**Source data**
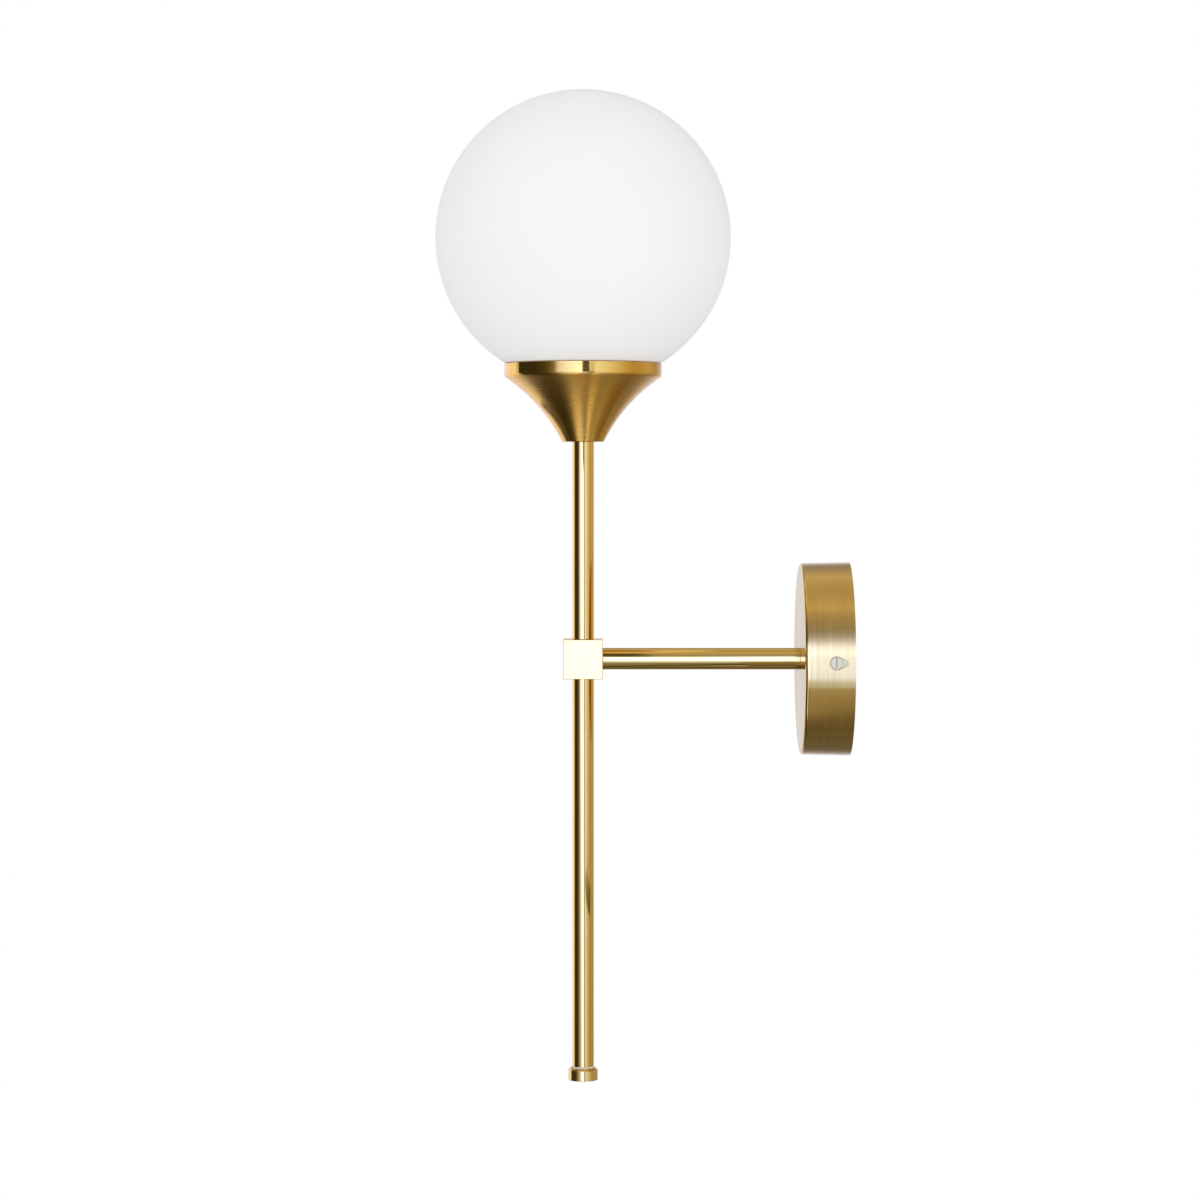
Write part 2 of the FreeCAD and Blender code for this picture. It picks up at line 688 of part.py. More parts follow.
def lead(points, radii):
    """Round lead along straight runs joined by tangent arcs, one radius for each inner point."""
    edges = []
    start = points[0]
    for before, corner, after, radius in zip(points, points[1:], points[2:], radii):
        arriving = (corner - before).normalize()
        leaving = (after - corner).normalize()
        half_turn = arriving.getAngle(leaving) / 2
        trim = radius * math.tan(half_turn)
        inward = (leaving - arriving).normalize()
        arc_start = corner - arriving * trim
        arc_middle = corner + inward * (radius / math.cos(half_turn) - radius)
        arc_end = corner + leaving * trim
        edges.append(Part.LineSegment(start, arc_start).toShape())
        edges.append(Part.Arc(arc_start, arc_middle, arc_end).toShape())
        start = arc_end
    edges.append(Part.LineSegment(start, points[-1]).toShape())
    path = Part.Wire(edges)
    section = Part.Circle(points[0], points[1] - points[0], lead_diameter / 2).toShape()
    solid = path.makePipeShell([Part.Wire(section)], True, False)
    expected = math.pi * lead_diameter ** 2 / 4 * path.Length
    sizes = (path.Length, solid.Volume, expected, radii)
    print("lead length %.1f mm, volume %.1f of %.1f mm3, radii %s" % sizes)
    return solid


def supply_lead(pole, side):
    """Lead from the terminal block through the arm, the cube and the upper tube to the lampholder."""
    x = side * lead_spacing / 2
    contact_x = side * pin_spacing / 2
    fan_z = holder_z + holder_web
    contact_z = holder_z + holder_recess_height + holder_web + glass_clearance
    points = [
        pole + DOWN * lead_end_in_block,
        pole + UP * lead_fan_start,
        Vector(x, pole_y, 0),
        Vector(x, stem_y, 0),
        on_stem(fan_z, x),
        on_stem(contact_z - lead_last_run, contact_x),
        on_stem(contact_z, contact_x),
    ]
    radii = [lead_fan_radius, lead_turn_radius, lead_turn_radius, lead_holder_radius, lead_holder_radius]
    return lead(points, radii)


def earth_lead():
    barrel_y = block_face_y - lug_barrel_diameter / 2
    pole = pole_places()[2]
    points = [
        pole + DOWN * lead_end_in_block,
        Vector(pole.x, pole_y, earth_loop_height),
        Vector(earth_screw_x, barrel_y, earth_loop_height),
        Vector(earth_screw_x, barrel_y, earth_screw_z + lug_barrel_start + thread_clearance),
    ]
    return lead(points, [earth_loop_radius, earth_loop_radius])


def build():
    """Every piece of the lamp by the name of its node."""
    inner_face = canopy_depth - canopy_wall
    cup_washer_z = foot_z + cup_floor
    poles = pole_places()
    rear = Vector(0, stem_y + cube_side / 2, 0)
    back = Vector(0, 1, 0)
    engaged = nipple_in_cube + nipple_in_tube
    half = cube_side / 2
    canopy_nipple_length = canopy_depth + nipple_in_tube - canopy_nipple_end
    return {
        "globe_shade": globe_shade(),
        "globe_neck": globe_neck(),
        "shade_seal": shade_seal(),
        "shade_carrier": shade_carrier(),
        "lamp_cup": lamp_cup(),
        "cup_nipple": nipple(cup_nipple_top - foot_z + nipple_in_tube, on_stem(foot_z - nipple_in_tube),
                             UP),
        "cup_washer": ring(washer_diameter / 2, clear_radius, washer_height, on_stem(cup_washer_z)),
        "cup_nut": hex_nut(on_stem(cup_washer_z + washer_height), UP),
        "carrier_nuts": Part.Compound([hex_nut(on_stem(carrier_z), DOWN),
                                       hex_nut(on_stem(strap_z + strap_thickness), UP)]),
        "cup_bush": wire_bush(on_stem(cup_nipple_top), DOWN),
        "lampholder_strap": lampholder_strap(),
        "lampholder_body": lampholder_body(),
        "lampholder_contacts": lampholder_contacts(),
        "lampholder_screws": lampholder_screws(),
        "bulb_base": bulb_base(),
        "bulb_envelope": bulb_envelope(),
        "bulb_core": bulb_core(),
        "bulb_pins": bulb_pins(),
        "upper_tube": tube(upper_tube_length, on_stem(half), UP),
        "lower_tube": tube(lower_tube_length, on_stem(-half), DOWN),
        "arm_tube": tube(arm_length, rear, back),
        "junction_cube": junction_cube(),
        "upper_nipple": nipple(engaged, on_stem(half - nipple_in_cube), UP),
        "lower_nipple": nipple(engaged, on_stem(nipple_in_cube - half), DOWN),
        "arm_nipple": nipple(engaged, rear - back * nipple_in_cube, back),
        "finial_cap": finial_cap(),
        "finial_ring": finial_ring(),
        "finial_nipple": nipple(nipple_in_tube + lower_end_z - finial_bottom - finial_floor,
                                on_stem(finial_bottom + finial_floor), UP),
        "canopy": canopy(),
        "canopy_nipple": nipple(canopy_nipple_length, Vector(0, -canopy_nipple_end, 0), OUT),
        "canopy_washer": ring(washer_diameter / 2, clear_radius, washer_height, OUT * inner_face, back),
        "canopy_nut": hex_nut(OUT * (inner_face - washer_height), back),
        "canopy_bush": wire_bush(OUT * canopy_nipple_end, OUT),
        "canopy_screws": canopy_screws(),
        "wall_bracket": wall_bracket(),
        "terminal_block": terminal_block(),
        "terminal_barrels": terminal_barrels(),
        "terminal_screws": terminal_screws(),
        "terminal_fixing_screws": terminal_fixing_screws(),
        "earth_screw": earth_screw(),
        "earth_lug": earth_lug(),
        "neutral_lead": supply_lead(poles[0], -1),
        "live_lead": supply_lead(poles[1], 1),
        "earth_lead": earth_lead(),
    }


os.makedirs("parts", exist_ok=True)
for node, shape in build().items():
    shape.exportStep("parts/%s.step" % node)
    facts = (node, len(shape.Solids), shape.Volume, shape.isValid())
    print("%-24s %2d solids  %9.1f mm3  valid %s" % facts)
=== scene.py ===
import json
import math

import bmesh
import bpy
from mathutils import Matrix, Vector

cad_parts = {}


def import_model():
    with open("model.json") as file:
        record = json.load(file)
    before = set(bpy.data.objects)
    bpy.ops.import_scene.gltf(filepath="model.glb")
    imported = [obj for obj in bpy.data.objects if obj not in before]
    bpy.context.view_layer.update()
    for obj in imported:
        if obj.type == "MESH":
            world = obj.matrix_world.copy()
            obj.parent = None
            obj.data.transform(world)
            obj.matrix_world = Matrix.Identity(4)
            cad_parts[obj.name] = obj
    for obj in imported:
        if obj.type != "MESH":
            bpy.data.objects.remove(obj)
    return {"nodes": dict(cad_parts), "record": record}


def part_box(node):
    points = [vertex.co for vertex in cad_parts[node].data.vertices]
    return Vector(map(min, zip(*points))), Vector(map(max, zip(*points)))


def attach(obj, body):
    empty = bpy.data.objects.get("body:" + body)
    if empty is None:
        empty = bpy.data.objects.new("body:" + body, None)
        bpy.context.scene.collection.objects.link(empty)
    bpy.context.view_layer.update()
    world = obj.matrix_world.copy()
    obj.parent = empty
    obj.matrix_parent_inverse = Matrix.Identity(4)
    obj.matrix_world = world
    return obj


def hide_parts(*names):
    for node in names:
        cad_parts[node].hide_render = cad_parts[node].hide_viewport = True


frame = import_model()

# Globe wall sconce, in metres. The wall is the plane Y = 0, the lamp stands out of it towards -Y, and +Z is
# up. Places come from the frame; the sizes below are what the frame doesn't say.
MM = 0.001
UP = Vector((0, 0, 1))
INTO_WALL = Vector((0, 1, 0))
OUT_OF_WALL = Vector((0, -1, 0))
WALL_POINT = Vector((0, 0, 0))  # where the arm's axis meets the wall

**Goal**
Repeat only the lines from the one holding "points = [vertex.co" through the last line of the data.

**Exercise response**
    points = [vertex.co for vertex in cad_parts[node].data.vertices]
    return Vector(map(min, zip(*points))), Vector(map(max, zip(*points)))


def attach(obj, body):
    empty = bpy.data.objects.get("body:" + body)
    if empty is None:
        empty = bpy.data.objects.new("body:" + body, None)
        bpy.context.scene.collection.objects.link(empty)
    bpy.context.view_layer.update()
    world = obj.matrix_world.copy()
    obj.parent = empty
    obj.matrix_parent_inverse = Matrix.Identity(4)
    obj.matrix_world = world
    return obj


def hide_parts(*names):
    for node in names:
        cad_parts[node].hide_render = cad_parts[node].hide_viewport = True


frame = import_model()

# Globe wall sconce, in metres. The wall is the plane Y = 0, the lamp stands out of it towards -Y, and +Z is
# up. Places come from the frame; the sizes below are what the frame doesn't say.
MM = 0.001
UP = Vector((0, 0, 1))
INTO_WALL = Vector((0, 1, 0))
OUT_OF_WALL = Vector((0, -1, 0))
WALL_POINT = Vector((0, 0, 0))  # where the arm's axis meets the wall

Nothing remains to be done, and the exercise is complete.